Exercise brief: Repeat the line that contains "build_fans()", the line that contains "bpy.context.scene.collection.objects.link(empty)", and all lines between them, exactly and with no other lines.

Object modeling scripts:

>> start

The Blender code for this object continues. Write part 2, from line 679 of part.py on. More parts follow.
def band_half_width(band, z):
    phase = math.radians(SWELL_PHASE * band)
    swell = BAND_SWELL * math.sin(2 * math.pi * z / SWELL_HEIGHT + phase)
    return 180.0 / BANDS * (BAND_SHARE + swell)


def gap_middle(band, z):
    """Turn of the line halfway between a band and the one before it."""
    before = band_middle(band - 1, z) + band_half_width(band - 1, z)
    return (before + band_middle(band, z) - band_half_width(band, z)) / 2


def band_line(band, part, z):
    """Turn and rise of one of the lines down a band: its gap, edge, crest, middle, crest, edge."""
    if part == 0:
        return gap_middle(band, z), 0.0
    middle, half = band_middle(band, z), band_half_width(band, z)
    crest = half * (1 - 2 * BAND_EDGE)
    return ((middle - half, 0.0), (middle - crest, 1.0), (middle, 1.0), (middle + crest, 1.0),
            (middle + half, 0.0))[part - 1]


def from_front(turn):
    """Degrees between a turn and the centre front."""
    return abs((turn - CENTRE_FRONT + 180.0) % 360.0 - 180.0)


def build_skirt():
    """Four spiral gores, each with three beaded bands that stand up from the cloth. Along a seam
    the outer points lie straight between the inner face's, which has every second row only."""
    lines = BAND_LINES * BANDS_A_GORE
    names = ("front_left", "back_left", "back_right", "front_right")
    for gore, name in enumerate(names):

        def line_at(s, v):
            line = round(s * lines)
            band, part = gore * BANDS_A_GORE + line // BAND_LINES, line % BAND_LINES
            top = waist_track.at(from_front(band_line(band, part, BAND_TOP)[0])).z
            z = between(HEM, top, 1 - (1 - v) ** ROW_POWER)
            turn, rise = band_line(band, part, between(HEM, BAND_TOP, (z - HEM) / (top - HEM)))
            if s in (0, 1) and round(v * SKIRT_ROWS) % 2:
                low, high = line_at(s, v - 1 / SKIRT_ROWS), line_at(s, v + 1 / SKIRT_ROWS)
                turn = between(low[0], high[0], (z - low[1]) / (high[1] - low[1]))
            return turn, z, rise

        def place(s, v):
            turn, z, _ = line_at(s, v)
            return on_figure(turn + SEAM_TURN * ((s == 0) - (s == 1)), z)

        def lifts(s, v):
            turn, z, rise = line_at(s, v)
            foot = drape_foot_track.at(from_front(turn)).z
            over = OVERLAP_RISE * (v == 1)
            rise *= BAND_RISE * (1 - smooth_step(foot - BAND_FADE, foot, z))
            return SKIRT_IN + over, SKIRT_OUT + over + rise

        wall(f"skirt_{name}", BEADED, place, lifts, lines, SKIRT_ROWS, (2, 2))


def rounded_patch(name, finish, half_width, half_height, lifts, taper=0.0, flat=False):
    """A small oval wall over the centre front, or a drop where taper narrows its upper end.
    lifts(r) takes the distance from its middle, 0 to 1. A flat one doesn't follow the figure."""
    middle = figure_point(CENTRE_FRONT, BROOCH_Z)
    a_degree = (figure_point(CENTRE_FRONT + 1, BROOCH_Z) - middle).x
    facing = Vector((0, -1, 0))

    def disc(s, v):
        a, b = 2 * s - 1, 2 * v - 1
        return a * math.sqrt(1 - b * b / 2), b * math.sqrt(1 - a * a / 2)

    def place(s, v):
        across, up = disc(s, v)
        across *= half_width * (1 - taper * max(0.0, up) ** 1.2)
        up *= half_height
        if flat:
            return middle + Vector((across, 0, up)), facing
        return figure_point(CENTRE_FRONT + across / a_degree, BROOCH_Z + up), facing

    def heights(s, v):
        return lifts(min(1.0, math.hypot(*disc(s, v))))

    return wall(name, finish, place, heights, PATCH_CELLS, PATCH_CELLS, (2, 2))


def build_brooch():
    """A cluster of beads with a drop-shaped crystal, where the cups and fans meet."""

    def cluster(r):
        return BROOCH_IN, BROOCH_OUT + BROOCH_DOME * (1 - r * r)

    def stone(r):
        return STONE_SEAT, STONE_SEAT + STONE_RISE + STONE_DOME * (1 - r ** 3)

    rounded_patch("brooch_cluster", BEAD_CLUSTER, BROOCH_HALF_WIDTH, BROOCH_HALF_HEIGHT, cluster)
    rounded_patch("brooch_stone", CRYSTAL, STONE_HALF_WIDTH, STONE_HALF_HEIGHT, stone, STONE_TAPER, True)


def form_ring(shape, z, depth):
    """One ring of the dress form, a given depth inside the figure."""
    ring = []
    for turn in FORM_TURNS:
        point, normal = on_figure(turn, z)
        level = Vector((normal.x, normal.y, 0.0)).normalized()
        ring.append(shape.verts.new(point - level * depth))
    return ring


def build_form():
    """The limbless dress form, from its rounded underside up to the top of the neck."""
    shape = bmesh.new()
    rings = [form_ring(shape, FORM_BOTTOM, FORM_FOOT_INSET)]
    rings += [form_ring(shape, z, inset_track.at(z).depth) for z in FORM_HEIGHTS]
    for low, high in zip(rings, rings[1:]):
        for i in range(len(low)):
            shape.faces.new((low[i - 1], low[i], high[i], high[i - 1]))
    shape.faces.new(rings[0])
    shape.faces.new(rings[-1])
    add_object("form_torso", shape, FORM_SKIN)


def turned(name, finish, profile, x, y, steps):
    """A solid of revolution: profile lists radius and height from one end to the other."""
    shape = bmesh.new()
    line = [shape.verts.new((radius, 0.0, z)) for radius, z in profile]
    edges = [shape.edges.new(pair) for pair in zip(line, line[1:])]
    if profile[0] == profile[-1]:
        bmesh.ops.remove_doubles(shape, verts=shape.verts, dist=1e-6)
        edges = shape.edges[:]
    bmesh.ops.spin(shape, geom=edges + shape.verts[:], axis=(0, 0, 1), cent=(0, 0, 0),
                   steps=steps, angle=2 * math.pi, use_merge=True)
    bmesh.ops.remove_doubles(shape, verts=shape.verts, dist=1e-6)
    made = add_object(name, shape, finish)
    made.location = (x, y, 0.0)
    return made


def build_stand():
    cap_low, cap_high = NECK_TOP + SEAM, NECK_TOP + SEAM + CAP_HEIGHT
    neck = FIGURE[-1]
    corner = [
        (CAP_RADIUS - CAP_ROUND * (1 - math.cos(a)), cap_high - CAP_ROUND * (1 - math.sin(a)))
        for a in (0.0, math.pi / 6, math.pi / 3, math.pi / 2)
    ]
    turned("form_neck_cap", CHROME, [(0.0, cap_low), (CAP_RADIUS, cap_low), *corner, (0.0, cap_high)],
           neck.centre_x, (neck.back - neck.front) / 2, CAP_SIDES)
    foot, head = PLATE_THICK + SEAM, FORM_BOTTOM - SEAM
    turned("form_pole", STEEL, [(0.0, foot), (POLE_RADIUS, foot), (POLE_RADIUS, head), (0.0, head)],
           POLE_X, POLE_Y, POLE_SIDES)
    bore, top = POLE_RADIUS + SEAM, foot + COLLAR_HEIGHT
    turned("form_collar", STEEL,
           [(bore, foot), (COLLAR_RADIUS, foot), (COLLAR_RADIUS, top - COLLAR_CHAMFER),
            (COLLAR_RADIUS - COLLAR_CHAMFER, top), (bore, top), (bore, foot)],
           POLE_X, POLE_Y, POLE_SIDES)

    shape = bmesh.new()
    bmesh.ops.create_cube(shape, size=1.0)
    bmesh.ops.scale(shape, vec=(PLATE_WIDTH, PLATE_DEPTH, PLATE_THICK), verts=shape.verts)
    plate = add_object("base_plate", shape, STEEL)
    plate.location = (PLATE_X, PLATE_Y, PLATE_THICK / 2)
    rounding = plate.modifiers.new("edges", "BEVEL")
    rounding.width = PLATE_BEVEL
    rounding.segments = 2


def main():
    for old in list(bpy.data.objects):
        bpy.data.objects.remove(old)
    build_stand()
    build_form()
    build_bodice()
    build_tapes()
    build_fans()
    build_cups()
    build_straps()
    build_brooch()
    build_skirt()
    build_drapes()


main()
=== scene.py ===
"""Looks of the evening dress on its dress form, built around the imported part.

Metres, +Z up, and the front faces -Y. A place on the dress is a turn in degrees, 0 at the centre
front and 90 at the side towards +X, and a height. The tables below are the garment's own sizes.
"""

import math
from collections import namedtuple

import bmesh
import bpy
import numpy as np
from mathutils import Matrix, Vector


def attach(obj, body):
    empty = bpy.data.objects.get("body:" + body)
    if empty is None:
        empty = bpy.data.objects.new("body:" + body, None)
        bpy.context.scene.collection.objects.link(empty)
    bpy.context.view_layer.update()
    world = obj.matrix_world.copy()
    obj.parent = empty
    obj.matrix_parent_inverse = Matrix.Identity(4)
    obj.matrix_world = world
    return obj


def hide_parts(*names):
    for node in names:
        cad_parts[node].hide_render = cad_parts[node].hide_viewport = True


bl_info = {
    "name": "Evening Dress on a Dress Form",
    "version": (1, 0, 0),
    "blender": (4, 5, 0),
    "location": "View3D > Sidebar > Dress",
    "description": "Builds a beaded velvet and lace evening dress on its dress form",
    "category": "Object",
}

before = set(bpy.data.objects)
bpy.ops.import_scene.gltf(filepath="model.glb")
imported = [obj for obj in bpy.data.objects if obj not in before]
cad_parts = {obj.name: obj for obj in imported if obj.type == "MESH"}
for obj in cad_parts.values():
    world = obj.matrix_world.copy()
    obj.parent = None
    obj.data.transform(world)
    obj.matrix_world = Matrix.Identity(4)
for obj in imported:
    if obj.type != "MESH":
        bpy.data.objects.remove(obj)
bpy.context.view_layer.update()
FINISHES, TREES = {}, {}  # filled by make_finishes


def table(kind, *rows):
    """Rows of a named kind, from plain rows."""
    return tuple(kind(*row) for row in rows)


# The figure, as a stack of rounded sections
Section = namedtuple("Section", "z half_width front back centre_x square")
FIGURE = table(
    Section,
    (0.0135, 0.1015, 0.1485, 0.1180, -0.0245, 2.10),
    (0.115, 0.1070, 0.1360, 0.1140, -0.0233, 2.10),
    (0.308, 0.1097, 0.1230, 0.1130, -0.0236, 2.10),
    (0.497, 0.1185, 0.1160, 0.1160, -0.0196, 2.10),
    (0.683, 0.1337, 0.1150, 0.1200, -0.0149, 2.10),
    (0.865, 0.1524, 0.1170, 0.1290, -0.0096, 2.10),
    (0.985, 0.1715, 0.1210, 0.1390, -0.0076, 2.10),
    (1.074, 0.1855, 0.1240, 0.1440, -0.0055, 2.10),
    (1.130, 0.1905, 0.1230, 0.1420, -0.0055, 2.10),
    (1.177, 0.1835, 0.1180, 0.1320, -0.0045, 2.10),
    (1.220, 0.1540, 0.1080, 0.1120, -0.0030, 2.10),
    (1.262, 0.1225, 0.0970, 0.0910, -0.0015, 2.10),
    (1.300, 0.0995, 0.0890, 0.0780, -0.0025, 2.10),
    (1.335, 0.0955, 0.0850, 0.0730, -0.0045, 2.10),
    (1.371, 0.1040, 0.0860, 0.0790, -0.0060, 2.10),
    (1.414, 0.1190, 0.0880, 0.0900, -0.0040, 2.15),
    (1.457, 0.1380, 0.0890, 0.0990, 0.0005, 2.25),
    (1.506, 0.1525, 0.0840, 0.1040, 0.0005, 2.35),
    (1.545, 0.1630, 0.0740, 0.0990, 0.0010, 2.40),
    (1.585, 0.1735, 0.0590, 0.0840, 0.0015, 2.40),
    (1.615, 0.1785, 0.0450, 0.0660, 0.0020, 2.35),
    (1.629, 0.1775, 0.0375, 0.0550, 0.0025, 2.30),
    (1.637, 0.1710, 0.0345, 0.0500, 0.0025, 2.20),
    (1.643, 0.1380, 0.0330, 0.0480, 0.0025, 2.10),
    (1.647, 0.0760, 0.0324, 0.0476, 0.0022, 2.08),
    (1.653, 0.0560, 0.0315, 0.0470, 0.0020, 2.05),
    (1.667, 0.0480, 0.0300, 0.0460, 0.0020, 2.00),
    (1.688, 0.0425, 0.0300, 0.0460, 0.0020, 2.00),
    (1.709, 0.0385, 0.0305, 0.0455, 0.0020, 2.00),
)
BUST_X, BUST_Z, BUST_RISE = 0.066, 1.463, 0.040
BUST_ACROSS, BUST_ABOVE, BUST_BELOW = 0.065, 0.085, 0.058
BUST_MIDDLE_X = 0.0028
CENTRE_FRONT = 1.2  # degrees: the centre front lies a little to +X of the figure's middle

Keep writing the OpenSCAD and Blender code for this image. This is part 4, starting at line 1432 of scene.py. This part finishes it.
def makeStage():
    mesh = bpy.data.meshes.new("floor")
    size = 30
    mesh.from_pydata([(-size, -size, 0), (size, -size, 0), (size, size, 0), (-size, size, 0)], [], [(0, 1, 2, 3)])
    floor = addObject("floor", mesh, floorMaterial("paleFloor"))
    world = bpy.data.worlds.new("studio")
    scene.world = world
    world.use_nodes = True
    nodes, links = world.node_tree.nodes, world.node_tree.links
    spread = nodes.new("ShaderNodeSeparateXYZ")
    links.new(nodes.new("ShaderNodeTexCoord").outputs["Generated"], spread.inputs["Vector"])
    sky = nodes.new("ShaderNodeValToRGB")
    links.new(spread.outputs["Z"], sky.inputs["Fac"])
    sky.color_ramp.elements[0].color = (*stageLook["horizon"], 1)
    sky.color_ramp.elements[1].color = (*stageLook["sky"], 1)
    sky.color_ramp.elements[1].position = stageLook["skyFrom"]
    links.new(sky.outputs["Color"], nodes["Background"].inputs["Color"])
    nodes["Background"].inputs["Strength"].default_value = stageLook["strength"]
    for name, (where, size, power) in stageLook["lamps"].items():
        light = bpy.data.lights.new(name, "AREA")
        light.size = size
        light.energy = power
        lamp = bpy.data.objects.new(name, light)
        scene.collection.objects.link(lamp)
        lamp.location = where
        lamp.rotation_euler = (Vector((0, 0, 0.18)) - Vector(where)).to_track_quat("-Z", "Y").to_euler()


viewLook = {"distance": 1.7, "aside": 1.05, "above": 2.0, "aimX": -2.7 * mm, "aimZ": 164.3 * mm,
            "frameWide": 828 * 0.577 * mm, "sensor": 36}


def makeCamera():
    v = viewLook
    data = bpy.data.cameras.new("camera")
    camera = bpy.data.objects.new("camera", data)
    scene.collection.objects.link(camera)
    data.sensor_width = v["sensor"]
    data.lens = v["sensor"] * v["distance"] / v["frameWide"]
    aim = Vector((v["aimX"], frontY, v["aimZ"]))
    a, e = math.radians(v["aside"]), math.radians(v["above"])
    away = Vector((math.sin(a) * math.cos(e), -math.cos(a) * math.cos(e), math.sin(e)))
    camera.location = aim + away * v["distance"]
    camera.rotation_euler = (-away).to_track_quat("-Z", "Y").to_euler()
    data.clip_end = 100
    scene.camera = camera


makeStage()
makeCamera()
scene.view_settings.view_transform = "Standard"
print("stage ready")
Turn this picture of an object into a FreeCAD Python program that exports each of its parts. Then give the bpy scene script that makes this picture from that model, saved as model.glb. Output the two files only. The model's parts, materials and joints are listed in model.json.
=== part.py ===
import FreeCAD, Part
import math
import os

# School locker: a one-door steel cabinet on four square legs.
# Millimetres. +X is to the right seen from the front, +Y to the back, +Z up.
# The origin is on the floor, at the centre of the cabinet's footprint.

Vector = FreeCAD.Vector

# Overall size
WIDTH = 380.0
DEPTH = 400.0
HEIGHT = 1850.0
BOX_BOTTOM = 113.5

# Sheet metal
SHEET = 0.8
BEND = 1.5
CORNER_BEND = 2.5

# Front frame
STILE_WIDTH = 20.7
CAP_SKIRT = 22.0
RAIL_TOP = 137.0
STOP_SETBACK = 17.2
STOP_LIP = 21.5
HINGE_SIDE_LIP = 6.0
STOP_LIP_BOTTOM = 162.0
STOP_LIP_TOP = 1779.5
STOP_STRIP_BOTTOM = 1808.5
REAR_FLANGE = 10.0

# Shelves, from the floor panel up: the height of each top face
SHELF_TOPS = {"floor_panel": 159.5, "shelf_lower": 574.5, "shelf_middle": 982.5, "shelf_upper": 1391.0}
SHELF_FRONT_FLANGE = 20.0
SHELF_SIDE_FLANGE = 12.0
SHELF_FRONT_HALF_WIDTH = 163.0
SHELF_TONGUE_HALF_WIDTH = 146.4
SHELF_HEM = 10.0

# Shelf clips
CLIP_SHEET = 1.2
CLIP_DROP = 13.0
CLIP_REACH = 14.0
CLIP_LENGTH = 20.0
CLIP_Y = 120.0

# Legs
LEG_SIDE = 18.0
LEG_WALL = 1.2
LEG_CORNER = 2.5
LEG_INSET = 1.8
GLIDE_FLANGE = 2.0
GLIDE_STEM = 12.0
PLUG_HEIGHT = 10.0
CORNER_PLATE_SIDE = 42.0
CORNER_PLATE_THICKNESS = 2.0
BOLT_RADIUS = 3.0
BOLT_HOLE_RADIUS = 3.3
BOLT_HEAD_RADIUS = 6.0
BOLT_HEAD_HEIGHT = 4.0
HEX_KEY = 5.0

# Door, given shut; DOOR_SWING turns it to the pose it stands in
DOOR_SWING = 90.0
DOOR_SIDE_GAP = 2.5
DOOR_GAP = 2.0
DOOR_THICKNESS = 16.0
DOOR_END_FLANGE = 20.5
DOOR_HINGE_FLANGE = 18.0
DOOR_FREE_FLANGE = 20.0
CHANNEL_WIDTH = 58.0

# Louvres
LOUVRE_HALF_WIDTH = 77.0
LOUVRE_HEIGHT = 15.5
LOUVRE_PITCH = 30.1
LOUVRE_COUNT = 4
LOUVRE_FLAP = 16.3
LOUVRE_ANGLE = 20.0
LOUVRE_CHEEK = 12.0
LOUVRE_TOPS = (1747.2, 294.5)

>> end

Completed exercise:
    build_fans()
    build_cups()
    build_straps()
    build_brooch()
    build_skirt()
    build_drapes()


main()
=== scene.py ===
"""Looks of the evening dress on its dress form, built around the imported part.

Metres, +Z up, and the front faces -Y. A place on the dress is a turn in degrees, 0 at the centre
front and 90 at the side towards +X, and a height. The tables below are the garment's own sizes.
"""

import math
from collections import namedtuple

import bmesh
import bpy
import numpy as np
from mathutils import Matrix, Vector


def attach(obj, body):
    empty = bpy.data.objects.get("body:" + body)
    if empty is None:
        empty = bpy.data.objects.new("body:" + body, None)
        bpy.context.scene.collection.objects.link(empty)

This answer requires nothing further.